I have some spreadsheets where I looked at various scenarios working with these assumptions:
Estimated number of Canadian reservation holders: 42,000 - 50,000
% who want standard range: 42%
% who want long range: 58%
% who want AWD: 80%
% who want RWD: 20%
% who want PUP: 45%
% who want future performance edition: 13%
Using these numbers, you only get ~2k who really want the First Production vehicles. Then I assigned percentages on what % I thought would be willing to compromise on these to take earlier delivery (e.g., 20% - 35% of those who want standard range would take long range if they had to, maybe 20% for RWD vs AWD). That could potentially bump the number up to ~5k - 8k.
But if Tesla did the following, they can greatly increase those numbers to get into the neighborhood of 30k:
* Cut off U.S. Model 3 deliveries (probably to 5% - 10% of normal levels), redirecting to Canada
* Introduce and deliver AWD in Q2 in significant volume (adds 8k - 16k more Canadian customers)

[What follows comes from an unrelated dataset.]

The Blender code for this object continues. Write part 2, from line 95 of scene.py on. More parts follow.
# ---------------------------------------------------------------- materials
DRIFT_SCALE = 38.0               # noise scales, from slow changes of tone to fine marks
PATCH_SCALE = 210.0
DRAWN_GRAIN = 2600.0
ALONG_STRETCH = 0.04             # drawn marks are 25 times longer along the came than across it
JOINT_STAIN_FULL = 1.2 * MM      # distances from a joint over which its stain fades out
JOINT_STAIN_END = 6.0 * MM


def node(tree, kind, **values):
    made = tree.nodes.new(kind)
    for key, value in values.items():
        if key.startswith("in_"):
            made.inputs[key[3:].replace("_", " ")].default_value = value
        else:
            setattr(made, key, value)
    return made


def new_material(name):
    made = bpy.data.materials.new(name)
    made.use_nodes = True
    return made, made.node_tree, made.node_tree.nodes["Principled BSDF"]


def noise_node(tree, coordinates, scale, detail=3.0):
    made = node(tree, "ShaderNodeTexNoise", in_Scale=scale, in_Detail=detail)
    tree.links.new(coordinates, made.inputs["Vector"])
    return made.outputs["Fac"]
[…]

* Offer non-PUP variants (adds probably another 3k - 5k Canadian takers)
The above combined with minor Model S/X redirections overseas and elevated levels of inventory stockpiling could keep them barely under 200k for end of Q2.
The motivation to do this is clear: Make sure you don't hit 200k until you've reached closer to 5k / week for Model 3 production to maximize the number of U.S. customers qualifying for the full tax credit. Customers qualifying for the full tax credit are more likely to pay for add-ons / options they wouldn't otherwise select without help from the tax credit. Should help margins signficantly.